Directed by Lewis Gilbert, You Only Live Twice is the fifth film in the James Bond franchise. Following Thunderball in 1965, its screenplay was Roald Dahl (yes the same Roald Dahl who created James and the Giant Peach and Charlie and the Chocolate Factory) and mostly is an original story using some elements of Ian Fleming’s 1964 novel of the same name. The theme song was performed by Nancy Sinatra.
You Only Live Twice is a pretty highly debated Bond film. Some call it one of the best Bond films; others label it as the worst. I label it as typical Bond and you can judge that for what it is. The movie has what you’d expect from a Bond film with an exotic location (and “exotic” women) and high technology. Some argue that by this point, James Bond has already become too tech reliant and cliché.
The story in You Only Live Twice is rather long but when you think back on it, little happened. It is a rather cool set-up with Blofeld’s volcano base which has been mocked and parodied from The Simpsons to Austin Powers.
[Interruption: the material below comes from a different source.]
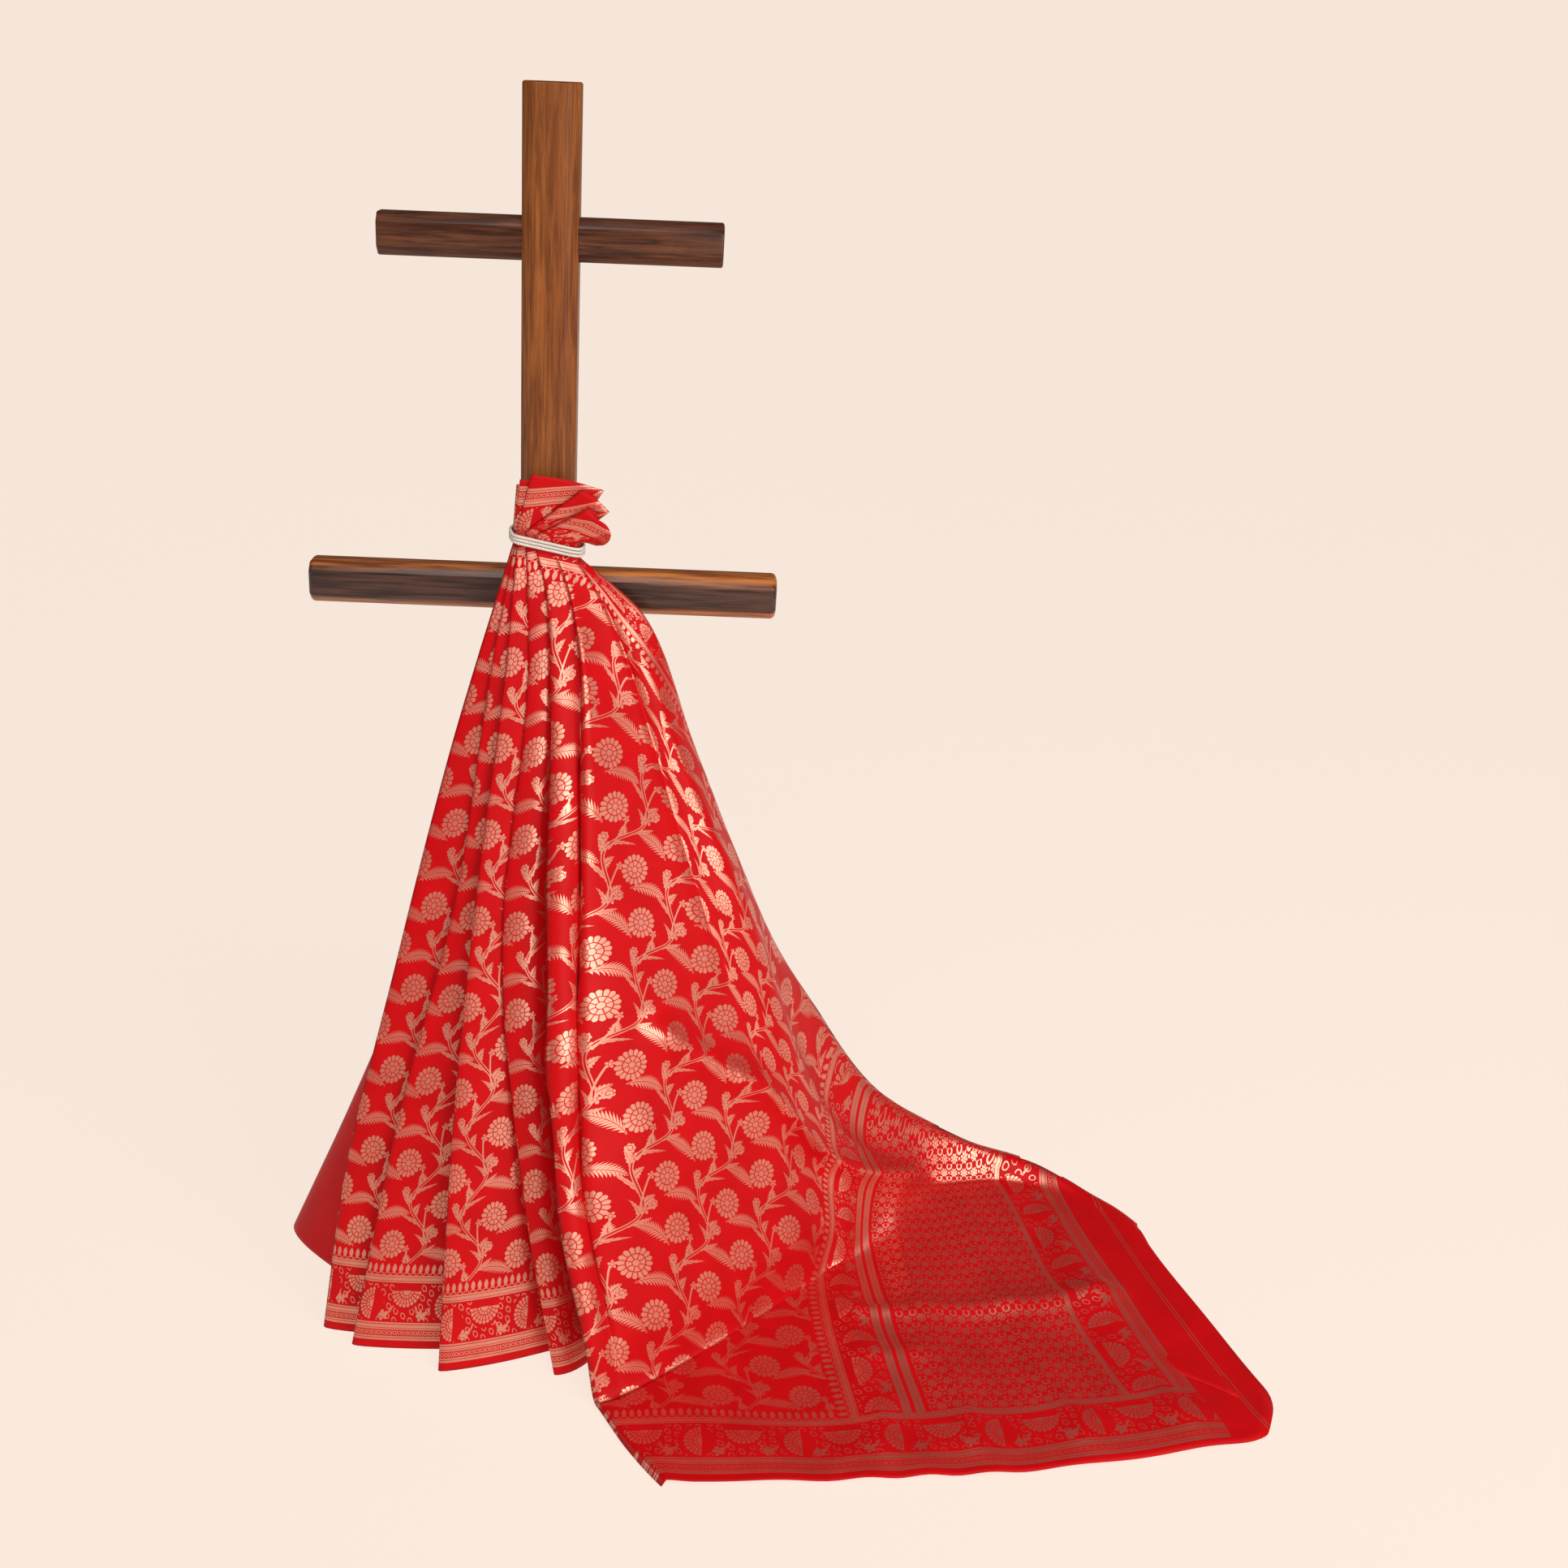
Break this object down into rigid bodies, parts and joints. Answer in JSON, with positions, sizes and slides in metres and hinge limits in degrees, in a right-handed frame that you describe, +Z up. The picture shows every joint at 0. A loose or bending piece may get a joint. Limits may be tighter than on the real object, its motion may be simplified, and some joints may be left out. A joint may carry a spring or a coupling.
{
  "type": "silk sari on wooden cross stand",
  "caption": "Knife-pleated silk sari with zari borders, tied by a cord to a wooden post with crossbars, its end spread over the floor.",
  "frame": {"origin": "on the floor under the middle of the post, in the underside of the cross foot", "axes": "+Z up along the post; +X to the viewer's right, along the crossbars; -Y towards the viewer, the side on which the sari hangs"},
  "size_m": [1.3411, 0.8225, 1.562],
  "materials": {
    "silk": "satin silk with copper zari brocade",
    "cotton": "twisted white cotton cord",
    "teak": "satin varnish",
    "dark_wood": "polished dark wood with orange streaks"
  },
  "bodies": {
    "root": {"sari": "silk", "tie_cord": "cotton", "post": "teak", "foot_along_x": "teak", "foot_along_y": "teak", "lower_bar": "dark_wood", "upper_bar": "dark_wood"}
  },
  "joints": []
}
Blofeld is up to his perfect evil and that is why Dr. Evil almost looks like he fell out of You Only Live Twice…I love Blofeld, but he really doesn’t do much in this film (and that is too bad because Pleasance is a fun actor to play him). At least he has a cool pool of man-eating piranha…
Along with the volcano base, there is a lot of tech in this Bond film. You have shooting cigarettes, a mini-helicopter, and a rocket that can swallow other rockets whole. It is all cool, but they seem to have such limited purpose, and it is always ironic how it works out perfectly that Bond has a situation where he can use them.
The most ridiculous and controversial (in today’s society) is the decision to have Bond “turn Japanese” (and not in fun way like in the Vapors’ hit song…but from surgery). He gets made up like a Japanese man to infiltrate the people, but still speaks with a Scottish accent and hardly resembles anyone from Japan. It lasts for all of ten minutes of the film and seems to serve little purpose. Along with him knocking the Beatles in Goldfinger, I’m starting to question if Bond was already a little out of touch.
You Only Live Twice isn’t my favorite Bond but it is pretty memorable. Bond is a cliché and it might have already been a cliché by Goldfinger and Thunderball, but that is one of the things that makes Bond nice. Bond movies feel like a nice comfort food, and even if you don’t know one like the back of your hand, it still feels like you do which is in itself nice and safe. Sean Connery takes his Bond break following this film, and steps in for Bond in On Her Majesty’s Secret Service in 1969 (Connery does return in Diamonds Are Forever in 1971).